Scientific classification
- Kingdom: Animalia
- Phylum: Mollusca
- Class: Gastropoda
- Order: Stylommatophora
- Family: Achatinellidae
- Genus: Partulina
- Species: P. redfieldi
- Binomial name: Partulina redfieldi (Newcomb, 1853)

= Partulina redfieldi =

- Authority: (Newcomb, 1853)
- Conservation status: EN

Species of gastropod

Partulina redfieldi is a species of tropical air-breathing land snail, a terrestrial pulmonate gastropod mollusk in the family Achatinellidae.

== Description and biology ==
Partulina redfieldi appears in various colors, and the shells are found to be polymorphic, exhibiting a wide range of white to brown shades with varying numbers of white or brown bands. Partulina redfieldi must reach 3 to 5 years of age before it can reproduce and are only capable of producing up to 5 babies every year. The snail has a juvenile mortality rate of 42%.

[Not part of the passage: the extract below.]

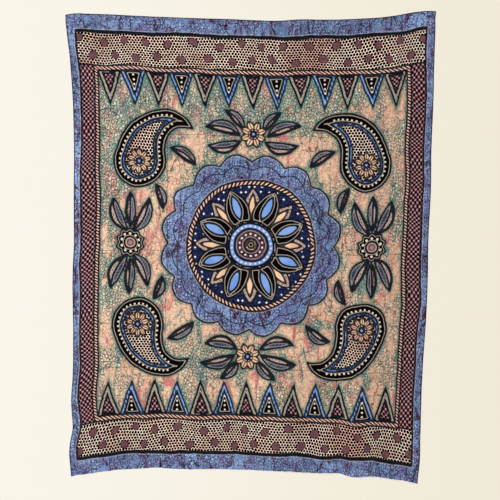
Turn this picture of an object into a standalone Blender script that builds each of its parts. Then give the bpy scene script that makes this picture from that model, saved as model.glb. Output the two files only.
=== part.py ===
"""Batik wall panel: one cut length of dyed cotton that hangs flat from its two top corners.

Metres, +Z up, +X to the viewer's right. The dyed front faces -Y and the wall is the plane y = 0.
The origin is the middle of the top edge, where the hanging is held up.
"""

from bisect import bisect_right
from collections import namedtuple
import math

import bmesh
import bpy

# The cloth and the grid of cells that its two faces are made of
CLOTH_THICKNESS = 0.0015
CELLS_ACROSS = 36
CELLS_DOWN = 46

# The cloth's stand-off from the wall where no fold lifts it
STAND_OFF = 0.002

# The four corners as they hang, measured from the middle of the top edge
Corner = namedtuple("Corner", "x z")
TOP_LEFT = Corner(x=-0.4595, z=0.0135)
TOP_RIGHT = Corner(x=0.4635, z=0.0220)
LOW_LEFT = Corner(x=-0.4425, z=-1.1405)
LOW_RIGHT = Corner(x=0.4150, z=-1.1565)

# Each edge runs between two corners and bows out of the straight line by these offsets.
# The share goes from top to bottom or from left to right. A negative offset is a hollow.
EdgeRow = namedtuple("EdgeRow", "share offset")
LEFT_EDGE = [
    EdgeRow(0.000, 0.0000),
    EdgeRow(0.020, -0.0013),
    EdgeRow(0.050, -0.0046),
    EdgeRow(0.100, -0.0097),
    EdgeRow(0.190, -0.0146),
    EdgeRow(0.270, -0.0153),
    EdgeRow(0.420, -0.0121),
    EdgeRow(0.490, -0.0116),
    EdgeRow(0.550, -0.0075),
    EdgeRow(0.620, -0.0062),
    EdgeRow(0.680, -0.0065),
    EdgeRow(0.730, -0.0054),
    EdgeRow(0.780, -0.0038),
    EdgeRow(0.830, 0.0000),
    EdgeRow(0.860, -0.0013),
    EdgeRow(0.890, -0.0034),
    EdgeRow(0.920, 0.0028),
    EdgeRow(0.945, 0.0055),
    EdgeRow(0.970, 0.0036),
    EdgeRow(1.000, 0.0000),
]
RIGHT_EDGE = [
    EdgeRow(0.000, 0.0000),
    EdgeRow(0.020, -0.0020),
    EdgeRow(0.050, -0.0005),
    EdgeRow(0.080, 0.0004),
    EdgeRow(0.120, 0.0014),
    EdgeRow(0.180, 0.0037),
    EdgeRow(0.290, 0.0037),
    EdgeRow(0.380, 0.0066),
    EdgeRow(0.480, 0.0053),
    EdgeRow(0.560, 0.0078),
    EdgeRow(0.650, 0.0079),
    EdgeRow(0.740, 0.0048),
    EdgeRow(0.820, 0.0038),
    EdgeRow(0.900, 0.0044),
    EdgeRow(0.950, 0.0050),
    EdgeRow(0.980, 0.0018),
    EdgeRow(1.000, 0.0000),
]
TOP_EDGE = [
    EdgeRow(0.000, 0.0000),
    EdgeRow(0.020, 0.0026),
    EdgeRow(0.040, 0.0039),
    EdgeRow(0.080, 0.0032),
    EdgeRow(0.150, 0.0002),
    EdgeRow(0.250, -0.0054),
    EdgeRow(0.360, -0.0108),
    EdgeRow(0.430, -0.0130),
    EdgeRow(0.500, -0.0166),
    EdgeRow(0.570, -0.0190),
    EdgeRow(0.640, -0.0160),
    EdgeRow(0.700, -0.0176),
    EdgeRow(0.760, -0.0168),
    EdgeRow(0.830, -0.0139),
    EdgeRow(0.890, -0.0082),
    EdgeRow(0.930, -0.0023),
    EdgeRow(0.950, 0.0003),
    EdgeRow(0.980, 0.0014),
    EdgeRow(1.000, 0.0000),
]
LOW_EDGE = [
    EdgeRow(0.000, 0.0000),
    EdgeRow(0.020, -0.0038),
    EdgeRow(0.040, -0.0070),
    EdgeRow(0.080, -0.0155),
    EdgeRow(0.110, -0.0192),
    EdgeRow(0.160, -0.0231),
    EdgeRow(0.210, -0.0253),
    EdgeRow(0.250, -0.0274),
    EdgeRow(0.290, -0.0259),
    EdgeRow(0.370, -0.0267),
    EdgeRow(0.450, -0.0266),
    EdgeRow(0.550, -0.0255),
    EdgeRow(0.620, -0.0248),
    EdgeRow(0.680, -0.0222),
    EdgeRow(0.720, -0.0205),
    EdgeRow(0.770, -0.0220),
    EdgeRow(0.810, -0.0145),
    EdgeRow(0.870, -0.0164),
    EdgeRow(0.910, -0.0113),
    EdgeRow(0.940, -0.0082),
    EdgeRow(0.970, -0.0042),
    EdgeRow(1.000, 0.0000),
]

# Soft folds: each is a ridge between a high and a low end, with its rise off the wall at both.
Fold = namedtuple("Fold", "high_x high_z low_x low_z half_width high_rise low_rise")
FOLDS = [
    # Tension folds that fan out of the two held top corners and run out in the cloth
    Fold(-0.45, 0.00, -0.18, -0.42, 0.050, 0.0090, 0.0000),
    Fold(-0.46, -0.02, -0.40, -0.46, 0.030, 0.0070, 0.0000),
    Fold(0.45, 0.00, 0.19, -0.44, 0.055, 0.0100, 0.0000),
    Fold(0.46, -0.02, 0.38, -0.36, 0.028, 0.0080, 0.0000),
    # The slack top edge leans off the wall between the corners
    Fold(-0.16, 0.00, 0.26, -0.01, 0.060, 0.0045, 0.0060),
    # Waves that start below the fan and deepen towards the lower edge
    Fold(-0.33, -0.30, -0.35, -1.12, 0.070, 0.0000, 0.0120),
    Fold(-0.12, -0.20, -0.14, -1.14, 0.065, 0.0000, 0.0100),
    Fold(0.10, -0.26, 0.08, -1.14, 0.065, 0.0000, 0.0120),
    Fold(0.30, -0.34, 0.27, -1.13, 0.060, 0.0000, 0.0130),
    # The free lower corners stand off the wall, the left one most
    Fold(-0.44, -0.85, -0.45, -1.16, 0.060, 0.0000, 0.0200),
    Fold(0.42, -0.90, 0.42, -1.18, 0.055, 0.0000, 0.0180),
]


def clear_scene():
    """Removes whatever the scene starts with."""
    for item in list(bpy.data.objects):
        bpy.data.objects.remove(item)


def edge_slope(rows, index):
    """Slope of an edge's curve at one of its rows."""
    before = rows[max(index - 1, 0)]
    after = rows[min(index + 1, len(rows) - 1)]
    return (after.offset - before.offset) / (after.share - before.share)


def edge_offset(rows, share):
    """Offset of an edge at a share of its length, on a smooth curve through its rows."""
    index = min(bisect_right([row.share for row in rows], share), len(rows) - 1) - 1
    start, end = rows[index], rows[index + 1]
    span = end.share - start.share
    way = (share - start.share) / span
    blend = way * way * (3.0 - 2.0 * way)
    leaving = span * edge_slope(rows, index) * way * (1.0 - way) ** 2
    arriving = span * edge_slope(rows, index + 1) * way * way * (1.0 - way)
    return start.offset + (end.offset - start.offset) * blend + leaving - arriving


def between(first, second, share):
    """Point at a share of the way from one corner to another."""
    return first.x + (second.x - first.x) * share, first.z + (second.z - first.z) * share


def outline_point(across, down):
    """Place (x, z) of a share across and down the cloth, blended from its four edges."""
    top_x, top_z = between(TOP_LEFT, TOP_RIGHT, across)
    low_x, low_z = between(LOW_LEFT, LOW_RIGHT, across)
    sideways = across * edge_offset(RIGHT_EDGE, down) - (1.0 - across) * edge_offset(LEFT_EDGE, down)
    upwards = (1.0 - down) * edge_offset(TOP_EDGE, across) - down * edge_offset(LOW_EDGE, across)
    x = top_x + (low_x - top_x) * down + sideways
    z = top_z + (low_z - top_z) * down + upwards
    return x, z


def fold_rise(fold, x, z):
    """How far one fold lifts the cloth at a place."""
    run_x, run_z = fold.low_x - fold.high_x, fold.low_z - fold.high_z
    away_x, away_z = x - fold.high_x, z - fold.high_z
    way = (away_x * run_x + away_z * run_z) / (run_x * run_x + run_z * run_z)
    way = min(max(way, 0.0), 1.0)
    distance = math.hypot(away_x - way * run_x, away_z - way * run_z)
    rise = fold.high_rise + (fold.low_rise - fold.high_rise) * way
    return rise * math.exp(-((distance / fold.half_width) ** 2))


def cloth_depth(x, z):
    """Distance of the cloth's back from the wall at a place."""
    return STAND_OFF + sum(fold_rise(fold, x, z) for fold in FOLDS)


def grid_of_points(mesh, lift):
    """Adds one face's grid of vertices, lifted off the cloth's back, as rows from the top down."""
    rows = []
    for down in range(CELLS_DOWN + 1):
        row = []
        for across in range(CELLS_ACROSS + 1):
            x, z = outline_point(across / CELLS_ACROSS, down / CELLS_DOWN)
            row.append(mesh.verts.new((x, -cloth_depth(x, z) - lift, z)))
        rows.append(row)
    return rows


def add_cells(mesh, rows, faces_back):
    """Fills a grid of vertices with two triangles a cell."""
    for upper, lower in zip(rows, rows[1:]):
        for i in range(CELLS_ACROSS):
            corners = [upper[i], lower[i], lower[i + 1], upper[i + 1]]
            if faces_back:
                corners.reverse()
            mesh.faces.new((corners[0], corners[1], corners[2]))
            mesh.faces.new((corners[0], corners[2], corners[3]))


def rim_of(rows):
    """The vertices round a grid, in order."""
    right_side = [row[-1] for row in rows[1:-1]]
    left_side = [row[0] for row in reversed(rows[1:-1])]
    return rows[0] + right_side + rows[-1][::-1] + left_side


def add_rim(mesh, front, back):
    """Closes the cut edge between the cloth's two faces."""
    front_rim, back_rim = rim_of(front), rim_of(back)
    for i, vertex in enumerate(front_rim):
        following = (i + 1) % len(front_rim)
        mesh.faces.new((vertex, front_rim[following], back_rim[following]))
        mesh.faces.new((vertex, back_rim[following], back_rim[i]))


def cotton_material():
    """Dyed cotton, in the mean colour of the panel."""
    material = bpy.data.materials.new("dyed_cotton")
    material.use_nodes = True
    shader = material.node_tree.nodes["Principled BSDF"]
    shader.inputs["Base Color"].default_value = (0.24, 0.17, 0.16, 1.0)
    shader.inputs["Roughness"].default_value = 0.85
    shader.inputs["Metallic"].default_value = 0.0
    return material


def build_panel():
    """The whole hanging, as one closed sheet with its cut edges."""
    mesh = bmesh.new()
    back = grid_of_points(mesh, 0.0)
    front = grid_of_points(mesh, CLOTH_THICKNESS)
    add_cells(mesh, front, faces_back=False)
    add_cells(mesh, back, faces_back=True)
    add_rim(mesh, front, back)
    data = bpy.data.meshes.new("panel")
    mesh.to_mesh(data)
    mesh.free()
    data.shade_smooth()
    data.set_sharp_from_angle(angle=math.radians(40.0))
    data.materials.append(cotton_material())
    panel = bpy.data.objects.new("panel", data)
    bpy.context.scene.collection.objects.link(panel)
    return panel


clear_scene()
build_panel()
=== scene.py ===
"""Looks of the batik wall panel: its cloth, its drawn and dyed design, the light and the camera.

Metres. The cloth hangs in the plane y = 0 with its dyed front towards -Y, as the frame has it.
The design is a generic one: bands, a round medallion, paisleys, sprigs and rows of triangles.
"""

from collections import namedtuple
from functools import partial, reduce
import math

import bpy
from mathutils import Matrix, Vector
import numpy as np


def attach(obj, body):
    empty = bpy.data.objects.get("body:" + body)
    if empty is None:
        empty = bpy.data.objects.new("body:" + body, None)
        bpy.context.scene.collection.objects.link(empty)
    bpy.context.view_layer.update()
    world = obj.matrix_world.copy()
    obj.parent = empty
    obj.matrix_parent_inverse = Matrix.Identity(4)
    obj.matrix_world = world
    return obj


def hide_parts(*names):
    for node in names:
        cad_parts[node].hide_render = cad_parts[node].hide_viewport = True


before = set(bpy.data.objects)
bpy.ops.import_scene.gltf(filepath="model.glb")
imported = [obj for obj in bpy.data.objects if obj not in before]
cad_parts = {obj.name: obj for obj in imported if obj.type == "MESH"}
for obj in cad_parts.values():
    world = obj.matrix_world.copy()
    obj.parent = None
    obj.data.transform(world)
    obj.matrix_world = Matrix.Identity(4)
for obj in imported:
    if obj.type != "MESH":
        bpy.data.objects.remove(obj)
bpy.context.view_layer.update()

# The flat cut of the cloth, and the hung sheet's cells on its front and its back
CUT_WIDTH = 0.915
CUT_LENGTH = 1.145
SHEET_THICKNESS = 0.0008
SOLID_THICKNESS = 0.0015
FRONT_CELLS = (231, 291)
BACK_CELLS = (154, 194)
STAND_OFF = 0.002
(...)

== Distribution and habitat ==
Partulina redfieldi are endemic to the island of Molokai, Hawaii. This species is commonly found on the smooth leaves of the 'ohi'a lehua tree, Metrosideros polymorpha, also endemic to the Hawaiian Islands.

== Population decline ==
From 1983 to 1995, the general population of Partulina redfieldi grew significantly from 100% to 900%. Since 1995, the population has decreased by 85%, due to rat predation, which has shown itself to be a growing threat to tree snail species endemic to Hawaii. Partulina redfieldi population initially decreased by 85% within just 2 years of being discovered by rats.